Acquista: | Data di Uscita: | Etichetta: | Sito: | Voto: |
Torna Joshua Homme. Tornano i suoi Queens Of The Stone Age. Tornano dopo un live album decisamente scialbo e inutile e dopo il passo falso di ‘Lullabies to paralyze’. Tornano e dimostrano di essere oramai una band ad un elevato punto di cottura. Se gli ingredienti sono i soliti delle ultime uscite, la ricetta finale risulta ancora di più indigesta. C’è da chiedersi se Nick Oliveri era davvero una controparte così importante nella scrittura dei brani: dopo il suo abbandono, l’ego chitarristico di Homme, senza possibilità di bilanciamento, ha trasformato uno grande gruppi in una macchietta noiosa (e lo stesso dicasi delle recenti esibizioni live). Rimangono gli ospiti, come di consueto. Ospiti che in origine avrebbero dovuto essere molti di più: già perché il brano in cui Trent Reznor presta la sua voce è rimasto fuori dalla tracklist definitiva e molto probabilmente vedrà la luce per altri scopi. Tagliato pure Billy Gibbons che pure aveva partecipato anche a quella Burn the witch di due anni fa. Chi si salva, oltre al solito Mark Lanegan diventato più comparsa-feticcio da annotazione che un interprete di primo piano come potrebbe essere, è Julian Casablancas, voce degli Strokes: il pezzo che ospita quest’inedita accoppiata è la terribile Sick, sick, sick che non migliora certamente il livello di un disco che è davvero mediocre, fatto di canzoni deboli (I’m a designer), sconclusionate (River in the road) se non addirittura irritanti (Battery acid e Run, pig, run) o noiose (3’s & 7’s e Suture up your future). Brutte, insomma, e senza appello. Se è questo ciò che Homme definisce “robot-rock”…

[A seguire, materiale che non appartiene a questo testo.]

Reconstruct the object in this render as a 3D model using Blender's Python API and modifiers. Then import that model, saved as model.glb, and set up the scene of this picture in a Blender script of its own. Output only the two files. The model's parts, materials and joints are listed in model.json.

Cosa si salva? Qualche spunto interessante come il giro dell’iniziale Turnin’ on the screw (finché non si giunge all’apatia da sovrasaturazione), la parte finale di Into the hollow, il lungo intro di Misfit love che però confluisce in una strofa non altrettanto incisiva. Si salva soprattutto quel gran pezzo di Make it with chu. Ma se si considera che questa gemma solitaria risale al 2003 ed era presente in ‘I see you hearin’ me’, volume 9 delle Desert Session (in quella versione partecipava anche una certa Pj Harvey), beh, allora non si può far altro che scuotere la testa di fronte ad un così terribile insuccesso. Josh Homme, basta, non mi freghi più.